In this model, AI remains part of the corporation’s organizational machinery, and the corporation is the legal person responsible. This approach keeps human and organizational agency at the center of criminal law.


6. Normative Assessment: Should We Treat AI as Legal Persons in Criminal Law?

From a normative standpoint, the question is whether granting criminal legal personhood to AI systems:

  • Improves accountability,
  • Enhances deterrence and prevention,
  • Protects legal interests more effectively than existing models.

The concerns about moral agency, scapegoating, and purely instrumental sanctions suggest that full AI personhood in criminal law is not desirable. The main problems created by AI are not metaphysical, but institutional and organizational:

  • How to ensure that those who design, deploy, and control AI do so responsibly,
  • How to prevent diffusion of responsibility in complex socio-technical systems,
  • How to allocate risks and costs fairly.

These goals can likely be better achieved by:

  • Strengthening corporate criminal liability,
  • Clarifying duties of care for developers, providers, and professional users,
  • Introducing targeted regulatory regimes for high-risk AI systems.

7. Conclusion: Keep Personhood Human, Keep Responsibility Human-Centered

AI legal personhood in criminal law is an intellectually intriguing idea, but it risks solving the wrong problem. AI systems do not need to be criminal persons to be controlled, regulated, and governed. What matters is not whether AI can be blamed, but whether humans and organizations can be held accountable for the systems they create and deploy.
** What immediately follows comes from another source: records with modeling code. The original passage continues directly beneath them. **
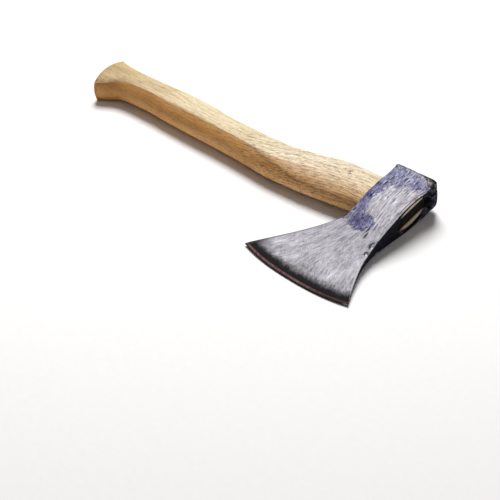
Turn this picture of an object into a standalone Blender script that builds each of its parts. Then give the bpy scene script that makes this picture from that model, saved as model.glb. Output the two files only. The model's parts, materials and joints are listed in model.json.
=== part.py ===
"""Carving hatchet: a forged steel head wedged onto a curved ash haft, lying on its side on a table at z = 0.

Every piece is drawn in the hatchet's own axes, whose origin is the middle of the eye: +X runs along the
haft and out of the head's top, +Y points to the poll, and +Z comes out of the upper cheek. An empty named
lying_pose then lays the whole hatchet on the three points that touch a table.
"""

import math

import bmesh
import bpy
from mathutils import Matrix, Vector

MM = 0.001

# ---------------------------------------------------------------- driving dimensions
GAP = 0.3 * MM  # left between faces that touch on the real tool
OVERRUN = 6.0 * MM  # a cut runs on this far past the face that it opens

# head
HEAD_UNDER = -17.2 * MM  # underside, where the haft's shoulder seats
HEAD_TOP = 19.4 * MM  # top side, round the eye
POLL_Y = 34.2 * MM
NECK_Y = -34.0 * MM  # the eye block ends here and the blade begins
HEEL_Y = -100.9 * MM  # the cutting edge's end nearer the hand
TOE_Y = -106.8 * MM
EDGE_BELLY = 7.1 * MM  # how far the edge bows out past the line from heel to toe
EDGE_BELLY_POWER = 2.4
BEVEL_WIDTH = 13.0 * MM
# (y, x) of the head's two sides, from the poll to the cutting edge
HAND_SIDE = (
    (34.2, -18.8),
    (27.0, -17.9),
    (21.0, -17.2),
    (-34.0, -17.2),
    (-37.5, -17.8),
    (-42.0, -20.6),
    (-48.2, -25.0),
    (-67.4, -39.4),
    (-86.5, -54.2),
    (-100.9, -65.5),
)
TOP_SIDE = (
    (34.2, 26.4),
    (26.0, 25.2),
    (16.0, 21.4),
    (8.0, 19.8),
    (-6.0, 19.2),
    (-20.0, 18.8),
    (-32.0, 18.7),
    (-45.0, 18.8),
    (-55.0, 19.6),
    (-68.7, 21.9),
    (-82.5, 26.2),
    (-96.4, 31.8),
    (-106.8, 36.8),
)
BLADE_CROWN = 0.08  # share by which the blade is thinner at heel and toe than in its middle
BLADE_CROWN_RUN = 1 / 3  # share of the blade's length over which that crown comes in
# (y, thickness) of the head, from the poll to the cutting edge
HEAD_THICKNESS = (
    (34.2, 24.2),
    (24.0, 24.6),
    (2.0, 26.6),
    (-8.0, 26.0),
    (-18.0, 22.8),
    (-30.0, 18.4),
    (-45.0, 13.4),
    (-62.0, 8.2),
    (-80.0, 5.4),
    (-98.8, 3.5),
    (-108.2, 2.2),
    (-111.8, 0.3),  # the cutting edge's own thickness
)
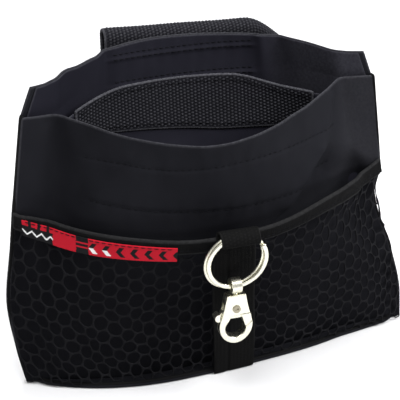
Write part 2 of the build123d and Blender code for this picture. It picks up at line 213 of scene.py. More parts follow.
# Camera: the place it looks at, its distance in metres, its angles in degrees, and its lens
TARGET = Vector((-3.0, 7.0, 74.4)) * MM
DISTANCE = 588.6 * MM
AZIMUTH = -18.8
ELEVATION = 26.0
LENS = 113.7

# Studio: the floor in metres, the sky's strength, and each light's azimuth and elevation in
# degrees, its distance and size in metres, and its power in watts
FLOOR_HALF = 6
FLOOR_COLOUR = (0.61, 0.61, 0.62, 1)
SKY_STRENGTH = 0.47
LIGHTS = {
    "key": (58, 40, 1.1, 0.5, 17),
    "fill": (-40, 52, 1.3, 0.8, 4),
    "top": (170, 60, 1.2, 0.5, 12),
    "overhead": (-60, 74, 1.2, 0.5, 9),
}


# Mesh helpers

def node_points(node):
    """The corners of a CAD node, in millimetres."""
    return np.array([v.co for v in frame["nodes"][node].data.vertices]) / MM


def smooth_line(points):
    """A height for every x: a smooth curve through given points, level at its highs and lows."""
    x, y = np.array(points, float).T
    run = np.diff(x)
    slope = np.diff(y) / run
    left, right = slope[:-1], slope[1:]
    steady = left * right > 0
    tangent = np.concatenate([slope[:1], np.zeros(len(left)), slope[-1:]])
    tangent[1:-1][steady] = 2 * left[steady] * right[steady] / (left + right)[steady]

    def height(at):
        at = np.clip(at, x[0], x[-1])
        i = np.clip(np.searchsorted(x, at) - 1, 0, len(run) - 1)
        t = (at - x[i]) / run[i]
        ends = y[i] * (1 + 2 * t) * (1 - t) ** 2 + y[i + 1] * t * t * (3 - 2 * t)
        return ends + run[i] * t * (1 - t) * ((1 - t) * tangent[i] - t * tangent[i + 1])

    return height


def normals_of(face):
    """Unit normals of a grid of points; its columns run right and its rows run up."""
    across = np.gradient(face, axis=1)
    up = np.gradient(face, axis=0)
    normal = np.cross(across, up)
    return normal / np.maximum(np.linalg.norm(normal, axis=2, keepdims=True), 1e-9)


def flat_of(face):
    """Distances along the cloth from the middle column and from the lowest row."""
    along = np.linalg.norm(np.diff(face, axis=1), axis=2)
    along = np.concatenate([np.zeros((face.shape[0], 1)), np.cumsum(along, axis=1)], axis=1)
    along -= along[:, face.shape[1] // 2][:, None]
    up = np.linalg.norm(np.diff(face, axis=0), axis=2)
    up = np.concatenate([np.zeros((1, face.shape[1])), np.cumsum(up, axis=0)], axis=0)
    return along, up


def distances(path):
    """Distances along a path from its first point."""
    return np.concatenate([[0], np.cumsum(np.linalg.norm(np.diff(path, axis=0), axis=1))])


def averaged(values, reach):
    """Values eased by a running average over some neighbours on each side."""
    count = 2 * reach + 1
    return np.convolve(np.pad(values, reach, mode="edge"), np.ones(count) / count, mode="valid")


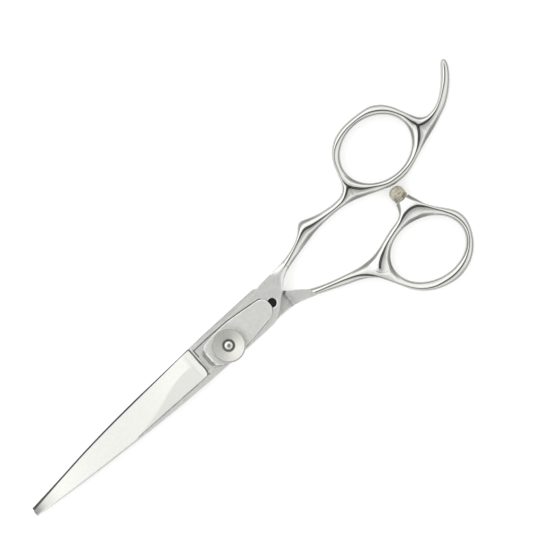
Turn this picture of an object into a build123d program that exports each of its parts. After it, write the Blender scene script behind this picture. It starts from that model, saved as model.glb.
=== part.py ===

A cautious conclusion is therefore:

  • No: AI systems should not be treated as full legal persons in criminal law.
  • Yes: We should develop legal tools — including corporate criminal liability and robust regulation — that take seriously the unique risks of AI.
  • Always: Responsibility must remain fundamentally human-centered, even in a world of increasingly autonomous machines.

In the end, criminal law is about more than managing risk; it is about judging human conduct. AI may transform how harm occurs, but it should not obscure who is ultimately responsible.